Privatized rewards and link to inequality

Mazzucato does not argue against the principle that the Steve Jobs’ of this world should earn substantive wealth as a result of their Mazzucato-bannerefforts and vision. Rather, she argues that there are many other ‘radical and path-breaking’ risks beyond venture capital and entrepreneurial visionaries that the state is involved in for which it is not getting a big enough slice of the risk rewards pie. This happens through different mechanisms – intellectual property rights, talent retention, tax evasion, time lags, legal contracts, to name just a few. This tendency towards socialized risks but privatized rewards means there is a link between industrial and innovation policy to growth and to inequality. The private sector generally manages to extract more value, partly thanks to shareholder culture. Mazzucato argues the public sector has a right to part of these rewards– rewards that it could and should reinvest in sustainable policy solutions and public services.
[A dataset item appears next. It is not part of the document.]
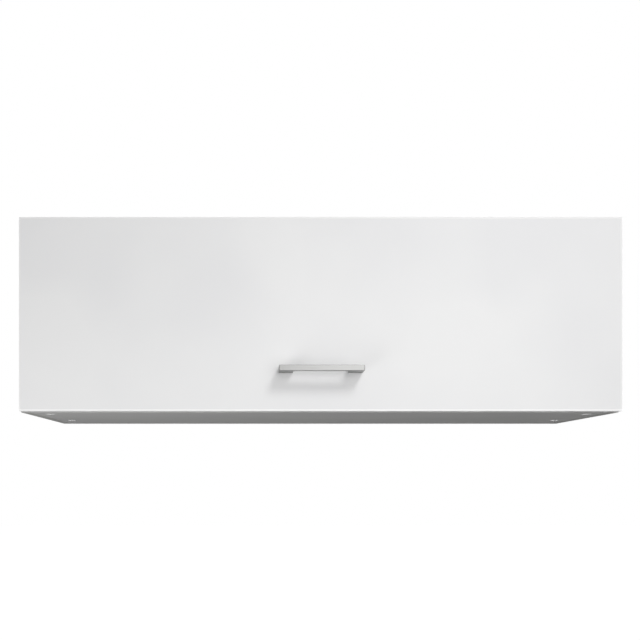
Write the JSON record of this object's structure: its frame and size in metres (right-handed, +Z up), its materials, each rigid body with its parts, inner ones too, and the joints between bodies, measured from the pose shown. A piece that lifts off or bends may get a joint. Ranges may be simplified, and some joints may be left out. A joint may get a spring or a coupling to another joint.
{
  "type": "lift up wall cabinet",
  "caption": "Wide wall-hung kitchen cabinet with one top-hinged lift-up door, gas struts, bow handle and a steel wall rail.",
  "frame": {"origin": "middle of the wall rail's rear face, on the wall plane", "axes": "+X to the right seen from the front, +Y into the wall (the door faces -Y), +Z up"},
  "size_m": [1, 0.357, 0.3214],
  "materials": {
    "white_melamine": "satin",
    "door_white": "satin",
    "hardboard": "matte",
    "satin_handle": "satin",
    "nickel_plate": "polished",
    "zinc_plate": "satin",
    "chrome_rod": "polished",
    "strut_tube": "satin",
    "cam_cap": "satin",
    "white_plastic": "satin",
    "clear_pad": "gloss"
  },
  "bodies": {
    "carcass": {"back_panel": "hardboard", "bottom_panel": "white_melamine", "cam_bottom_front_left": "cam_cap", "cam_bottom_front_right": "cam_cap", "cam_bottom_rear_left": "cam_cap", "cam_bottom_rear_right": "cam_cap", "cam_top_front_left": "zinc_plate", "cam_top_front_right": "zinc_plate", "cam_top_rear_left": "zinc_plate", "cam_top_rear_right": "zinc_plate", "hanger_hook_left": "zinc_plate", "hanger_hook_right": "zinc_plate", "hanger_housing_left": "white_plastic", "hanger_housing_right": "white_plastic", "hanger_screw_left": "zinc_plate", "hanger_screw_right": "zinc_plate", "hinge_arm_left": "nickel_plate", "hinge_arm_right": "nickel_plate", "hinge_arm_screw_left": "zinc_plate", "hinge_arm_screw_right": "zinc_plate", "hinge_plate_left": "nickel_plate", "hinge_plate_right": "nickel_plate", "hinge_plate_screw_inner_left": "zinc_plate", "hinge_plate_screw_inner_right": "zinc_plate", "hinge_plate_screw_outer_left": "zinc_plate", "hinge_plate_screw_outer_right": "zinc_plate", "side_panel_left": "white_melamine", "side_panel_right": "white_melamine", "strut_wall_bracket_left": "zinc_plate", "strut_wall_bracket_right": "zinc_plate", "strut_wall_screw_lower_left": "zinc_plate", "strut_wall_screw_lower_right": "zinc_plate", "strut_wall_screw_upper_left": "zinc_plate", "strut_wall_screw_upper_right": "zinc_plate", "top_panel": "white_melamine", "wall_rail": "zinc_plate"},
    "door": {"bumper_left": "clear_pad", "bumper_right": "clear_pad", "door_panel": "door_white", "handle": "satin_handle", "handle_screw_left": "zinc_plate", "handle_screw_right": "zinc_plate", "hinge_cup_left": "nickel_plate", "hinge_cup_right": "nickel_plate", "hinge_cup_screw_inner_left": "zinc_plate", "hinge_cup_screw_inner_right": "zinc_plate", "hinge_cup_screw_outer_left": "zinc_plate", "hinge_cup_screw_outer_right": "zinc_plate", "hinge_pin_left": "chrome_rod", "hinge_pin_right": "chrome_rod", "strut_door_bracket_left": "zinc_plate", "strut_door_bracket_right": "zinc_plate", "strut_door_screw_lower_left": "zinc_plate", "strut_door_screw_lower_right": "zinc_plate", "strut_door_screw_upper_left": "zinc_plate", "strut_door_screw_upper_right": "zinc_plate"},
    "strut_cylinder_left": {"strut_cylinder_left": "strut_tube"},
    "strut_rod_left": {"strut_rod_left": "chrome_rod"},
    "strut_cylinder_right": {"strut_cylinder_right": "strut_tube"},
    "strut_rod_right": {"strut_rod_right": "chrome_rod"}
  },
  "joints": [
    {"name": "door_lift", "type": "hinge", "parent": "carcass", "child": "door", "pos_m": [0, -0.3135, 0.0582], "axis": [-1, 0, 0], "range_deg": [0, 80]},
    {"name": "strut_tilt_left", "type": "hinge", "parent": "carcass", "child": "strut_cylinder_left", "pos_m": [-0.47, -0.278, 0.037], "axis": [-1, 0, 0], "range_deg": [0, 77]},
    {"name": "strut_stroke_left", "type": "slide", "parent": "strut_cylinder_left", "child": "strut_rod_left", "axis": [0, -0.0691, -0.9976], "range_m": [0, 0.053]},
    {"name": "strut_tilt_right", "type": "hinge", "parent": "carcass", "child": "strut_cylinder_right", "pos_m": [0.47, -0.278, 0.037], "axis": [-1, 0, 0], "range_deg": [0, 77]},
    {"name": "strut_stroke_right", "type": "slide", "parent": "strut_cylinder_right", "child": "strut_rod_right", "axis": [0, -0.0691, -0.9976], "range_m": [0, 0.053]}
  ],
  "couplings": [
    {"joint": "strut_tilt_left", "follows": "door_lift", "ratio": 0.95263},
    {"joint": "strut_stroke_left", "follows": "door_lift", "m_per_rad": 0.037363},
    {"joint": "strut_tilt_right", "follows": "door_lift", "ratio": 0.95263},
    {"joint": "strut_stroke_right", "follows": "door_lift", "m_per_rad": 0.037363}
  ]
}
I wish there was more about…

  • Rewards and taxation: For me the last section of the book was of most interest. In particular, I was fascinated by the short description of how the taxation system interacts and compares with returns from state investments, and how much more the public sector could collect through closing the tax gap (tax income not collected), returns on public investments, or both. I would have liked more detail on this. At Oxfam we assume that calling attention to tax avoidance is one of the most effective and important ways to raise missing billions that can then be spent on essential services, but this is an important reminder that there are in fact lots of counterfactuals.
  • More diverse examples: I found myself caught out by the statement that ‘investments into programme areas that increase productivity have been less fashionable than simple spending on welfare state institutions such as education or health’. This book does a great job of explaining how some of the productivity that in fact powers an economy comes about. Essentially, I understand the points the book makes, but I craved even more practical examples to cement my thinking and from other areas than tech, Pharma and energy. It’s by no means a flaw – I just wish it was longer.